Столик был заставлен тарелками с остатками риса, жареных креветок, цыплят с грибной подливой. Май усмехнулась, глядя на них.
— Давненько я так не ела, — призналась она, поглаживая свой поджарый животик. — Меня прямо-таки распирает.
— Приятное ощущение, верно? — откликнулся Чжилинь. — После вкусного обеда всегда возникает чувство удовлетворенности собой.
Ее глаза посерьезнели.
— Не уверена, что это хорошо. Удовлетворенность порождает примиренчество. Слишком много дурного творится в Китае, чтобы позволить такому чувству поселяться в нас.
— Значит, оставим обед недоеденным и оскорбим повара? Ты выносишь приговор его искусству как ненужной роскоши.
Сначала Май подумала, что он говорит серьезно, и суровая отповедь уже была готова сорваться с ее уст. Но, заметив веселые искорки в его глазах, рассмеялась.

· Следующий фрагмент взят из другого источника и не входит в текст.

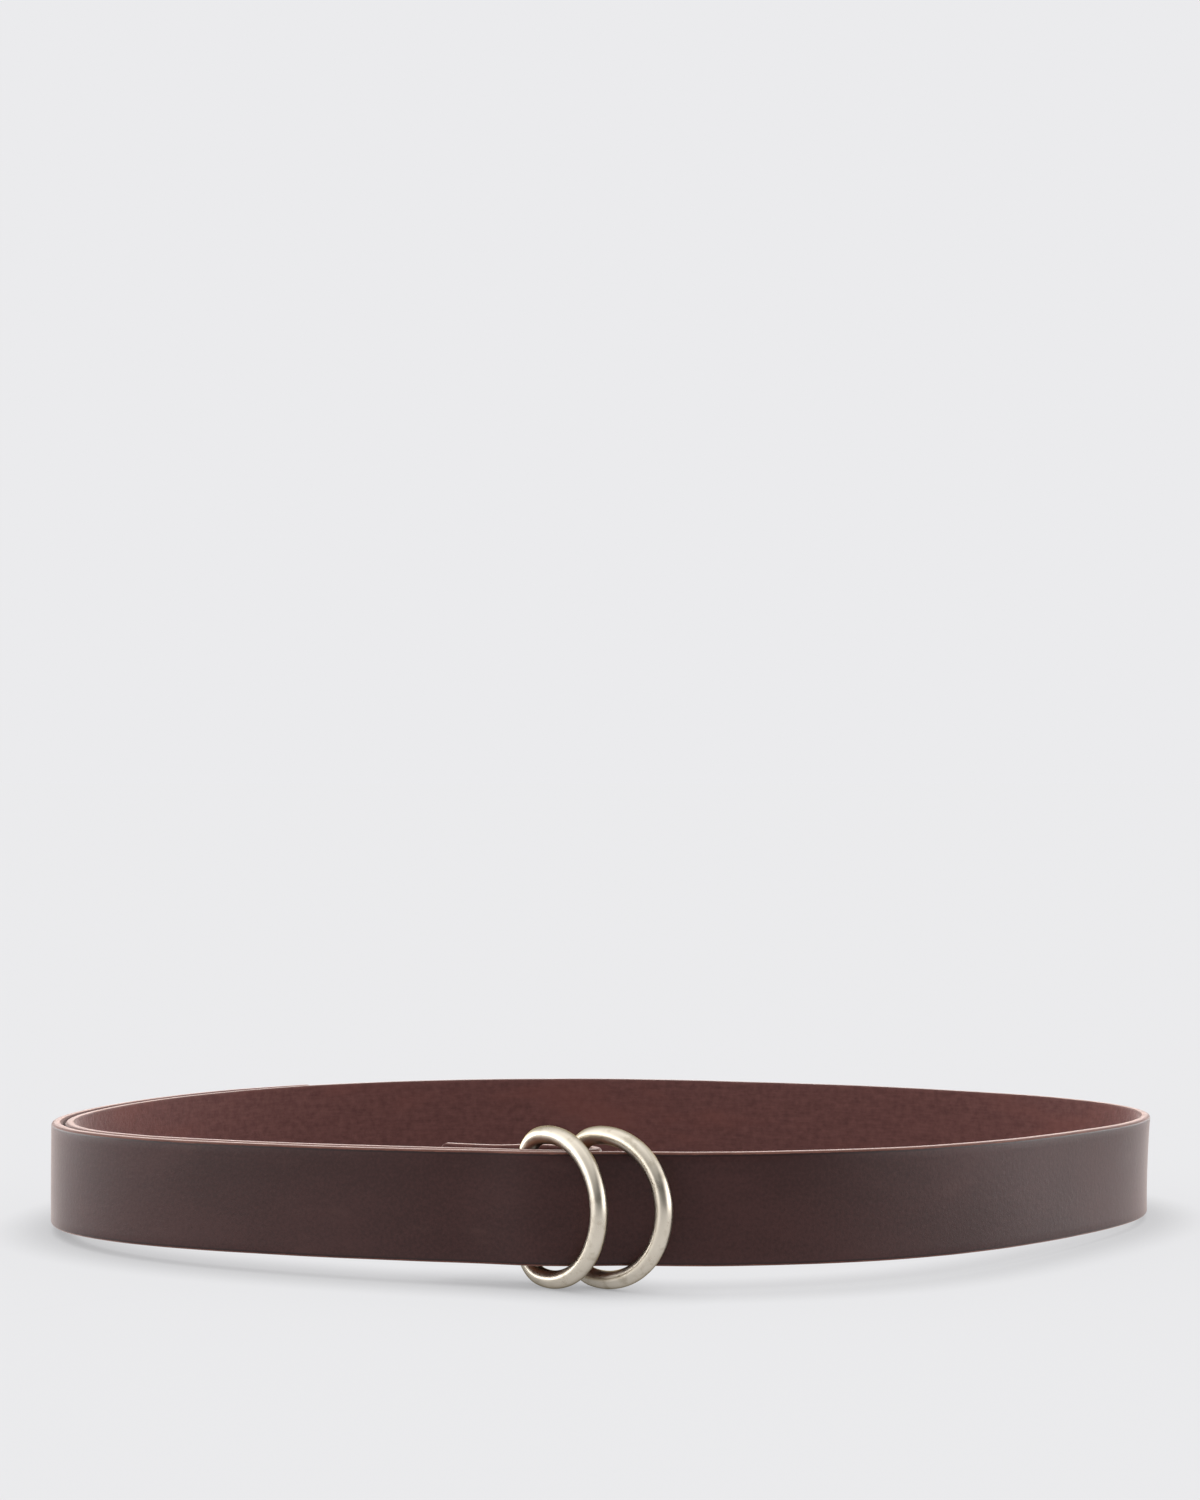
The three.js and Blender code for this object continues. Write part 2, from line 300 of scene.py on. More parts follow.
def frontAngleAt(x):
    # halves the front's range of angles until it closes in on this x
    low, high = math.radians(210), math.radians(330)
    for _ in range(30):
        middle = (low + high) / 2
        if rawLoopPoint(middle).x < x:
            low = middle
        else:
            high = middle
    return low


def behindFront(x, distance):
    point, inward = loopPoint(frontAngleAt(x))
    return point + inward * distance


# The strap's path

def wrapStation(angle):
    point, inward = loopPoint(angle)
    return {"middle": point + inward * insetAt(angle), "across": inward, "rise": lowerEdge(point.y)}


def routeCurve(points, step):
    # centripetal Catmull-Rom curve through the points
    padded = [points[0] * 2 - points[1], *points, points[-1] * 2 - points[-2]]
    curve = []
    for p0, p1, p2, p3 in zip(padded, padded[1:], padded[2:], padded[3:]):
        t1 = (p1 - p0).length ** 0.5
        t2 = t1 + (p2 - p1).length ** 0.5
        t3 = t2 + (p3 - p2).length ** 0.5
        count = max(2, round((p2 - p1).length / step))
        for place in range(count):
            t = mix(t1, t2, place / count)
            a1 = p0 * ((t1 - t) / t1) + p1 * (t / t1)
            a2 = p1 * ((t2 - t) / (t2 - t1)) + p2 * ((t - t1) / (t2 - t1))
            a3 = p2 * ((t3 - t) / (t3 - t2)) + p3 * ((t - t2) / (t3 - t2))
            b1 = a1 * ((t2 - t) / t2) + a2 * (t / t2)
            b2 = a2 * ((t3 - t) / (t3 - t1)) + a3 * ((t - t1) / (t3 - t1))
            curve.append(b1 * ((t2 - t) / (t2 - t1)) + b2 * ((t - t1) / (t2 - t1)))
    return curve + [points[-1]]


def foldStations(fixedEnd, step):
    centre = fixedEnd["middle"] + fixedEnd["across"] * fold["turnRadius"]
    startAngle = math.atan2(-fixedEnd["across"].y, -fixedEnd["across"].x)
    leaveAngle = math.radians(fold["leaveAngle"])
    turnSteps = round((leaveAngle - startAngle) * fold["turnRadius"] / step)
    rows = []
    for place in range(1, turnSteps + 1):
        angle = mix(startAngle, leaveAngle, place / turnSteps)
        outward = Vector((math.cos(angle), math.sin(angle)))
        rows.append({"middle": centre + outward * fold["turnRadius"], "across": -outward})
    route = [behindFront(x, distance) for x, distance in fold["route"]]
    curve = routeCurve([rows[-1]["middle"], *route], step)
    for before, point, after in zip(curve, curve[1:], curve[2:] + [curve[-1]]):
        heading = (after - before).normalized()
        rows.append({"middle": point, "across": Vector((-heading.y, heading.x))})
    for row in rows:
        row["rise"] = fixedEnd["rise"]
    return rows[::-1]


def smoothed(rows, rounds):
    # evens out the joint between the turn and the flap; the ends stay
    for _ in range(rounds):
        old = [(row["middle"].copy(), row["across"].copy()) for row in rows]
        for place in range(1, len(rows) - 1):
            (m0, a0), (m1, a1), (m2, a2) = old[place - 1:place + 2]
            rows[place]["middle"] = (m0 + m1 * 2 + m2) / 4
            rows[place]["across"] = (a0 + a1 * 2 + a2).normalized()
    return rows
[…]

— Пожалуй, ты прав, Чжилинь, — согласилась, она. — Всему свое время: время есть и время поститься. Но чувство юмора как-то притупляется на чужбине, как оно, очевидно, притупилось у меня за время вынужденной эмиграции.
— А я думал, что суровые времена, наоборот, способствуют развитию чувства юмора. А где ты была?
— В Японии, — ответила она, кивком головы подтвердив, что оценила его мысль. — Мы бежали туда вместе с Сунь Ятсеном после того, как наш обожаемый генерал Юань объявил партию Гоминьдан вне закона. Нам тогда было не до юмора, тем более в Японии, среди этих чужих и ужасно холодных людей.
— Но они дали вам убежище, когда даже ваши близкие люди боялись приютить вас. Может, у них с юмором и туговато, но в мужестве им не откажешь.
— Как это так, — с иронией заметила Май, — что у тебя на все есть ответ?
Чжилинь засмеялся.
— Не на все. Иначе я был бы неимоверно богатым и могущественным тай-пэнемвместо того, чтобы быть тем, кем я являюсь.
— И кто же ты?
Он перевел взгляд с ее красивого лица на огни, сверкающие вдоль запруженной народом набережной.
— Просто человек, которого распирает от всяческих странных идей.
Они плавали в небе, ощущая с необычайной остротой, как тучи и дождь обволакивают их. Хотя Чжилинь никогда прежде ни с кем не занимался любовью, ему не было страшно. Он всегда себя чувствовал уверенным рядом с Май, как будто силы, бьющей в ней ключом, было достаточно для них обоих.
Она была необузданна, как ураган, а он был нежен, как облако, и эта гремучая смесь, это истинное единение двух начал йиньи янь, наполняло его душу восторгом. До этого ее темперамент в постели заставлял ее партнеров-мужчин, непривычных к такой агрессивности в женщине, либо тушеваться, либо пыжиться, пытаясь сравниться с ней, что было не менее отвратительно.
Поэтому, хотя Май и имела некоторый опыт в любовных делах, никогда прежде волна страсти не подымала ее до уровня дождевых туч. Ее восторг по поводу такого полета передался и Чжилиню, заставив его полностью потерять всякий контроль над собой, наполнив его тело ощущением просто божественного наслаждения.
Потом, лежа в объятиях друг друга, они говорили и не могли наговориться, полностью освободившись от налета искусственности, который, надо признать, во многом определял уровень их общения даже с самыми близкими людьми. У тех, кто живет ради идеи, часто так бывает: любовь они отдают идее, а с людьми общаются посредством изобретенных ими самими формул. Май была влюблена в революционную теорию Сунь Ятсена: принципы национальной независимости, народовластия и народного благоденствия. Чжилинь был влюблен в свою собственную «искусственническую» философию, постепенно сплетаемую из побегов, выросших из семян, посеянных Цзяном.